Metachromatic leukodystrophy is an inherited genetic mutation that causes fats called sulfatides to collect in cells, especially in those that produce a substance that surrounds and protects nerves, called myelin. In patients with the disorder, the sulfatide collection ends up destroying the white matter that makes up part of the nervous system. This affects the brain, spinal chord and sensory cells that registered touch, pain, heat and sound.

Eventually the patients no longer have cognitive functions or motor skills, and they cannot feel different sensations. Other symptoms include seizures, paralysis, inability to speak, blindness, hearing loss and eventually loss of awareness. There is currently no cure.

About one out of 40,000 to 160,000 people worldwide have the disorder, the National Institutes of Health reports. The most common form of the condition, called late infantile form, affects 50 to 60 percent of people with the disorder starting at about 2 years old. Twenty to 30 percent of patients will have a juvenile form which begins to manifest around the age of 4 through adolescence. The adult form affects 15 to 20 percent of patients with metachromatic leukodystrophy, and starts appearing during teenage years or later.

People with Wiskott-Aldrich syndrome do not have a normal immune system and have a harder time creating blood clots. The disease, which is caused by an inherited genetic mutation on the X chromosome, causes abnormal or nonfunctional white blood cells, which puts the patients at risk of immune and inflammatory disorders.

The condition is typically found in males, and has an incidence of 1 to 10 cases per one million males, the NIH said. It is rarely found in women. Wiskott-Aldrich can be treated if the patients receive a bone marrow or stem cell transplant, which can work very well if the donation is a close match.

The researchers used an HIV virus vector to insert a corrected form of defective genes at the root of these diseases into the patients' own blood stem cells. Then, the healthy blood stem cells were surgically implanted in to the subject.

For the patients with Wiskott-Aldrich syndrome, the implanted stem cells work by replacing the person's defective blood cells for the corrected cells. Eventually the subjects were able to have correctly functioning immune systems and white blood cells.

"Thanks to gene therapy, the children no longer have to face severe bleeding and infection. They can run, play and go to school," co-author Alessandro Aiuti, head of research of the Pediatric Clinic at TIGET and coordinator of the clinical study on the Wiskott-Aldrich, said in a press release.

However, for metachromatic leukodystrophy, the process is a little more complicated. The corrected stem cells entered the brain and released a correct protein. The the cells collected the protein instead of the sulfatide fat.

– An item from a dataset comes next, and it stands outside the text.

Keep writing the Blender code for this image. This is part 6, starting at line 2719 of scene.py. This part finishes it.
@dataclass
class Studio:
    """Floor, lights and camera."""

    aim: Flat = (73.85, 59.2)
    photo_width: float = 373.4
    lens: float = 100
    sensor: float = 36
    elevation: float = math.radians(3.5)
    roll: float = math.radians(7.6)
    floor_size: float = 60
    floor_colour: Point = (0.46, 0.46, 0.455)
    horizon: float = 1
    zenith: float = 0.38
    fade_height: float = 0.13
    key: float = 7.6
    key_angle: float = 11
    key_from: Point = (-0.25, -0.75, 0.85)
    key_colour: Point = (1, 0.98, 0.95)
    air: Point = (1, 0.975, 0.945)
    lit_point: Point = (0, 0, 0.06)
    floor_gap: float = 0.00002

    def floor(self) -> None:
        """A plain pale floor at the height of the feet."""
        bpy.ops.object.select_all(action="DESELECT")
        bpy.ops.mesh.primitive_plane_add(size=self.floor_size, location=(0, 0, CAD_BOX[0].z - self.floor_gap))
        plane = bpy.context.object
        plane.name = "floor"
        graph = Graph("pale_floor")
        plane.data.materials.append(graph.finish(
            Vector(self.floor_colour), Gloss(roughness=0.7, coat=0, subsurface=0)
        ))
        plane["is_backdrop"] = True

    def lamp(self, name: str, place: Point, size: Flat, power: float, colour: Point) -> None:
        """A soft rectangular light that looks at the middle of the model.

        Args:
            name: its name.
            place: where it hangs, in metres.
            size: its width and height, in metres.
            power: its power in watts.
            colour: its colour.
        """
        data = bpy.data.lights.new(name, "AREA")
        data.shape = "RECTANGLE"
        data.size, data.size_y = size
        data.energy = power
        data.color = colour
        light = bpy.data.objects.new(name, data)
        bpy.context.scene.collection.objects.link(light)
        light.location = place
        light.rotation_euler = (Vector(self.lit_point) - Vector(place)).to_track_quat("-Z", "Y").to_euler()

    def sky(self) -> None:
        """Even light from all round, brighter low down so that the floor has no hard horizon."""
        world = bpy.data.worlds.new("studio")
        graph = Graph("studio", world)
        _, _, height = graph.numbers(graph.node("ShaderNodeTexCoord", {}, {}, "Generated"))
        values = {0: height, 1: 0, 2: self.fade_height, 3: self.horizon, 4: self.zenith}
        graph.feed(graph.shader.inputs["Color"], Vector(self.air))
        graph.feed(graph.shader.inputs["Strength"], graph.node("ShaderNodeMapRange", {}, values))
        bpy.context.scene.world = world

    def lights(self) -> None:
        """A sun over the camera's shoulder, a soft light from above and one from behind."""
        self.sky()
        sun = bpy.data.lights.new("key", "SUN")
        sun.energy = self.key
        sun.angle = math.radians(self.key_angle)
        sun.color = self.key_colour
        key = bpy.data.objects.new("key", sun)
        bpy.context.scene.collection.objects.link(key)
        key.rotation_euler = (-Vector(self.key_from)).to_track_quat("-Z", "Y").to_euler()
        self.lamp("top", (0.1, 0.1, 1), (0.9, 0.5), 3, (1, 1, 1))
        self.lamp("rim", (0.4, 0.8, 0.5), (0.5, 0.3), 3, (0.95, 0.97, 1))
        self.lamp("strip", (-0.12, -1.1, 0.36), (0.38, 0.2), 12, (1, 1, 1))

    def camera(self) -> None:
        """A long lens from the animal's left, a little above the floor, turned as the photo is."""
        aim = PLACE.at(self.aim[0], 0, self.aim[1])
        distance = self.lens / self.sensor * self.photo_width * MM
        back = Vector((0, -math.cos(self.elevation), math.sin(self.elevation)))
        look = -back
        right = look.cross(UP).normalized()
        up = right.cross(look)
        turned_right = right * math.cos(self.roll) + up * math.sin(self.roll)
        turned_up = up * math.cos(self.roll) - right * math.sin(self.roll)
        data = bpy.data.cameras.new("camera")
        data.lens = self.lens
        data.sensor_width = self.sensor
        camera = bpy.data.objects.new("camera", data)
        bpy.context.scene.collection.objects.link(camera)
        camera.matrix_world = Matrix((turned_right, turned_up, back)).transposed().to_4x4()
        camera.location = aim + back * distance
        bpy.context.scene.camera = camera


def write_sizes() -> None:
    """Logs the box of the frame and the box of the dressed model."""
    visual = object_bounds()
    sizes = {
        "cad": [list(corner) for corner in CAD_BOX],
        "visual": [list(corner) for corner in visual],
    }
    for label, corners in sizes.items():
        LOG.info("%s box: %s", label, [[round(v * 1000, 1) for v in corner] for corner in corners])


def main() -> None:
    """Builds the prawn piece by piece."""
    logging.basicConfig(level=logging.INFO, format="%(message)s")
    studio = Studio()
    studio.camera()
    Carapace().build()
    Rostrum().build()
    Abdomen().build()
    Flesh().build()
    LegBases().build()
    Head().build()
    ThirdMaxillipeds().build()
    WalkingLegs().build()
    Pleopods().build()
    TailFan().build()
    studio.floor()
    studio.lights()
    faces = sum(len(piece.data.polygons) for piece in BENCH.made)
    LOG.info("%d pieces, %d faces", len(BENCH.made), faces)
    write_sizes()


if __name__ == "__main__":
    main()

"The winning card was to make engineered cells able to produce a quantity of protein much higher than normal, and thus effectively counteract the neurodegenerative process," co-author Alessandra Biffi, a researcher at the Pediatric Clinic at TIGET who led the metachromatic leukodystrophy portion of the study, said in a press release.

A similar method had been used in the past, but was shown to increase the chance of blood-related cancers especially in patients with Wiskott-Aldrich syndrome. However, scientists believed the virus was putting the corrected genes next to a gene that was likely to cause cancer, which increased the chance the person would develop the disease.

This time, the researchers were able to reduce the risk of the corrected gene inserting itself next to the cancer-activating one. They still have to track the patients for much longer and need more patient trials, but for now the researchers are hopeful.

"Until now we have never seen a way to engineer stem cells using gene therapy that is as effective and safe as this one," Eugenio Monti, a researcher at the Pediatric Clinic at TIGET who coordinated the molecular analysis of patients' cells, said in a press release. "These results pave the way for new therapies for other more common diseases."